Ginger Snaps took the werewolf tale and combined it with the coming-of-age tale of two sisters growing up in a small Canadian town. Ginger and Brigitte Fitzgerald are the two sisters who are your usual outcasts in school who feel more at home with their goth interests than the jocks and popular in-crowd. It would be during one night when the two are walking home when things would change not just for Ginger but for the two sisters as a team. Ginger gets attacked by some wild animal and it’s how she and her sister Brigitte deal with the sudden changes to Ginger that the film really earns it’s merits.

The film definitely takes some cues from fellow Canadian filmmaker David Cronenberg in illustrating and exploring how the curse of lycanthrophy could double as the phase of puberty on two girls entering young womanhood.

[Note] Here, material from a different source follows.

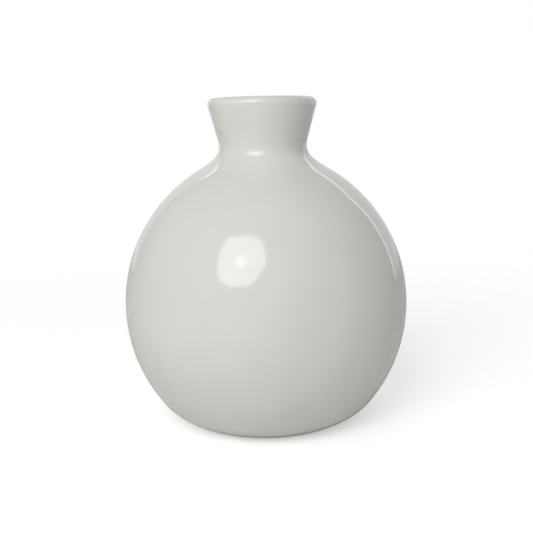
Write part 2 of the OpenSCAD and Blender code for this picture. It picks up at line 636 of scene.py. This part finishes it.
# How bright the studio is in front of the vase and beside it, and how bright straight behind it
STUDIO_FRONT, STUDIO_BEHIND = 0.25, 0.46
# The camera: its lens in millimetres, its place, the point it is aimed at and its tilt in radians
LENS = 53.21
CAMERA_AT = (0.0, -0.250, 0.094)
CAMERA_AIM = (0.00035, 0.0, 0.04809)
CAMERA_TILT = -0.0205


def towards(azimuth, elevation):
    """Unit vector from the vase. Azimuth 0 is towards the front, and 90 is to the right."""
    a, e = math.radians(azimuth), math.radians(elevation)
    return Vector((math.sin(a) * math.cos(e), -math.cos(a) * math.cos(e), math.sin(e)))


def stage_mesh(name, corners, faces, material):
    """A flat piece of studio equipment"""
    mesh = bpy.data.meshes.new(name)
    mesh.from_pydata(corners, [], faces)
    mesh.materials.append(material)
    thing = bpy.data.objects.new(name, mesh)
    bpy.context.collection.objects.link(thing)
    return thing


def light_panel(name, corners, centre, facing, glow, core=0.0, core_r=1.0):
    """A glowing flat panel, brighter by core at its origin, that the camera doesn't see"""
    material, output = new_material(name + "_cloth")
    tree = material.node_tree
    place_at = add_node(tree, "ShaderNodeTexCoord").outputs["Object"]
    reach = add_node(tree, "ShaderNodeVectorMath", {0: place_at}, operation="LENGTH").outputs["Value"]
    falloff = add_node(
        tree,
        "ShaderNodeMapRange",
        {"Value": reach, "From Min": 0.0, "From Max": core_r, "To Min": glow + core, "To Max": glow},
        interpolation_type="SMOOTHERSTEP",
    )
    emission = add_node(
        tree, "ShaderNodeEmission", {"Color": (1, 1, 1, 1), "Strength": falloff.outputs["Result"]}
    )
    tree.links.new(emission.outputs["Emission"], output.inputs["Surface"])
    panel = stage_mesh(name, [(*corner, 0.0) for corner in corners], [tuple(range(len(corners)))], material)
    panel.location = centre
    panel.rotation_mode = "QUATERNION"
    panel.rotation_quaternion = facing.to_track_quat("Z", "Y")
    panel.visible_camera = False
    panel.visible_shadow = False


class BUDVASE_OT_stage(bpy.types.Operator):
    """Make the floor, the lights, the surroundings and the camera"""

    bl_idname = "budvase.stage"
    bl_label = "Studio"

    def execute(self, context):
        scene = context.scene
        scene.view_settings.view_transform = "Standard"
        self.floor()
        self.lights()
        self.surroundings(scene)
        self.camera(scene)
        return {"FINISHED"}

    def floor(self):
        """A pale paper table that fades out into the white background"""
        material, output = new_material("white_table_paper")
        tree = material.node_tree
        place_at = add_node(tree, "ShaderNodeTexCoord").outputs["Object"]
        reach = add_node(tree, "ShaderNodeVectorMath", {0: place_at}, operation="LENGTH").outputs["Value"]
        fade = add_node(
            tree,
            "ShaderNodeMapRange",
            {"Value": reach, "From Min": FADE_START, "From Max": FADE_END},
            interpolation_type="SMOOTHERSTEP",
        )
        rays = add_node(tree, "ShaderNodeLightPath").outputs["Is Camera Ray"]
        faded = add_node(tree, "ShaderNodeMath", {0: fade.outputs["Result"], 1: rays}, operation="MULTIPLY")
        # From below, the paper is clear, so that it doesn't hide the foot
        below = add_node(tree, "ShaderNodeNewGeometry").outputs["Backfacing"]
        clear = add_node(tree, "ShaderNodeMath", {0: faded.outputs[0], 1: below}, operation="MAXIMUM")
        seen = add_node(tree, "ShaderNodeMath", {0: rays, 1: PAPER_LIFT}, operation="MULTIPLY")
        paper = add_node(
            tree,
            "ShaderNodeBsdfPrincipled",
            {
                "Base Color": (*linear("#E6E6E4"), 1),
                "Roughness": 0.9,
                "Specular IOR Level": 0.2,
                "Emission Color": (1, 1, 1, 1),
                "Emission Strength": seen.outputs[0],
            },
        )
        nothing = add_node(tree, "ShaderNodeBsdfTransparent")
        mix = add_node(
            tree,
            "ShaderNodeMixShader",
            {0: clear.outputs[0], 1: paper.outputs["BSDF"], 2: nothing.outputs["BSDF"]},
        )
        tree.links.new(mix.outputs["Shader"], output.inputs["Surface"])
        angles = np.linspace(0, 2 * math.pi, PAPER_SIDES, endpoint=False)
        corners = [(PAPER_R * math.cos(a), PAPER_R * math.sin(a), 0.0) for a in angles]
        floor = stage_mesh("table_paper", corners, [tuple(range(PAPER_SIDES))], material)
        floor.location.z = -PAPER_DROP

    def lights(self):
        """An eight-sided soft box at the front left, and a board behind with bright edges"""
        direction = towards(*SOFT_BOX_AT)
        corners = []
        for turn, reach in SOFT_BOX_CORNERS:
            angle = math.radians(turn)
            corners.append((reach * math.cos(angle), reach * math.sin(angle)))
        light_panel(
            "soft_box", corners, HEART + direction, -direction, SOFT_BOX_GLOW, SOFT_BOX_CORE, SOFT_BOX_CORE_R
        )
        # The board narrows upwards and its top slopes. Its corners are given across and up.
        foot_left, foot_right = (-0.60, 0.0), (0.88, 0.0)
        top_left, top_right = (-0.42, 0.60), (0.62, 0.56)
        over_left = (top_left[0], top_left[1] + BOARD_EDGE)
        over_right = (top_right[0] + BOARD_EDGE, top_right[1] + BOARD_EDGE)
        foot_beyond = (foot_right[0] + BOARD_EDGE, foot_right[1])
        board = [foot_left, foot_right, top_right, top_left]
        top_edge = [top_left, top_right, over_right, over_left]
        side_edge = [top_right, foot_right, foot_beyond, over_right]
        behind, facing = Vector((0, BOARD_Y, 0)), Vector((0, -1, 0))
        light_panel("back_board", board, behind, facing, BOARD_GLOW)
        light_panel("back_board_top", top_edge, behind, facing, BOARD_EDGE_GLOW)
        light_panel("back_board_side", side_edge, behind, facing, BOARD_EDGE_GLOW)

    def surroundings(self, scene):
        """A dim studio, brighter behind the vase, in front of a white background"""
        world = bpy.data.worlds.new("studio")
        scene.world = world
        world.use_nodes = True
        tree = world.node_tree
        tree.nodes.clear()
        output = add_node(tree, "ShaderNodeOutputWorld")
        direction = add_node(tree, "ShaderNodeTexCoord").outputs["Generated"]
        depth = add_node(tree, "ShaderNodeSeparateXYZ", {"Vector": direction}).outputs["Y"]
        glow = add_node(
            tree,
            "ShaderNodeMapRange",
            {
                "Value": depth,
                "From Min": 0.0,
                "From Max": 1.0,
                "To Min": STUDIO_FRONT,
                "To Max": STUDIO_BEHIND,
            },
        )
        studio = add_node(
            tree, "ShaderNodeBackground", {"Color": (1, 1, 1, 1), "Strength": glow.outputs["Result"]}
        )
        white = add_node(tree, "ShaderNodeBackground", {"Color": (1, 1, 1, 1), "Strength": 1.0})
        rays = add_node(tree, "ShaderNodeLightPath").outputs["Is Camera Ray"]
        mix = add_node(
            tree,
            "ShaderNodeMixShader",
            {0: rays, 1: studio.outputs["Background"], 2: white.outputs["Background"]},
        )
        tree.links.new(mix.outputs["Shader"], output.inputs["Surface"])

    def camera(self, scene):
        """A lens level with the neck, so that the lip hides the mouth, held very slightly out of level"""
        data = bpy.data.cameras.new("camera")
        data.sensor_width = 36.0
        data.lens = LENS
        data.clip_start, data.clip_end = 0.02, 50.0
        camera = bpy.data.objects.new("camera", data)
        bpy.context.collection.objects.link(camera)
        camera.location = CAMERA_AT
        look = (Vector(CAMERA_AIM) - camera.location).to_track_quat("-Z", "Y")
        camera.rotation_mode = "QUATERNION"
        camera.rotation_quaternion = look @ Euler((0, 0, CAMERA_TILT)).to_quaternion()
        scene.camera = camera


class BUDVASE_PT_panel(bpy.types.Panel):
    """Lists what makes the vase and the values that a user may change"""

    bl_idname = "BUDVASE_PT_panel"
    bl_label = "Bud vase"
    bl_space_type = "VIEW_3D"
    bl_region_type = "UI"
    bl_category = "Bud Vase"

    def draw(self, context):
        for group in (context.scene.budvase_form, context.scene.budvase_finish):
            box = self.layout.box()
            for name in group.__annotations__:
                box.prop(group, name)
        for operator in OPERATORS:
            self.layout.operator(operator.bl_idname)


OPERATORS = (
    BUDVASE_OT_clay,
    BUDVASE_OT_outer_glaze,
    BUDVASE_OT_liner_glaze,
    BUDVASE_OT_base_glaze,
    BUDVASE_OT_stage,
)
CLASSES = (BudVaseForm, BudVaseFinish, *OPERATORS, BUDVASE_PT_panel)


def register():
    for item in CLASSES:
        bpy.utils.register_class(item)
    bpy.types.Scene.budvase_form = PointerProperty(type=BudVaseForm)
    bpy.types.Scene.budvase_finish = PointerProperty(type=BudVaseFinish)


def unregister():
    del bpy.types.Scene.budvase_finish
    del bpy.types.Scene.budvase_form
    for item in reversed(CLASSES):
        bpy.utils.unregister_class(item)


def main():
    register()
    bpy.ops.budvase.clay()
    bpy.ops.budvase.outer_glaze()
    bpy.ops.budvase.liner_glaze()
    bpy.ops.budvase.base_glaze()
    bpy.ops.budvase.stage()


if __name__ == "__main__":
    main()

We see the change happening not just to Ginger’s body but to her personality as well. The more she becomes the wolf (hence embracing her primal side) the more confident and self-assured she becomes leaving her sister behind.

Ginger Snaps wasn’t a film that could’ve succeeded on the film’s direction but the writing (though heavy-handed and lacking some subtlety) was atypically good for a low-budget horror film involving the topic of werewolf, female puberty and sisterhood dynamics. It’s a story that first glance seems like a recipe for disaster, but the performances by the film’s leads in Katharine Isabelle as Ginger and Emily Perkins as her sister Brigitte holds everything together. Even Mimi Rogers as the well-meaning, but oblivious mother to the two sisters does a good job without being too campy in a role that seemed destined to be one.

The film has definitely gained a cult following in the years since it first premiered at the 2000 Toronto International Film Festival due more to horror fans discovering it on video. Ginger Snaps is a wonderful werewolf film which combines some dark humor and teenage anxieties to a fresh take on the werewolf legend. It’s a film that really deserves to be seen by those who wonder why there’s not more werewolf horror films.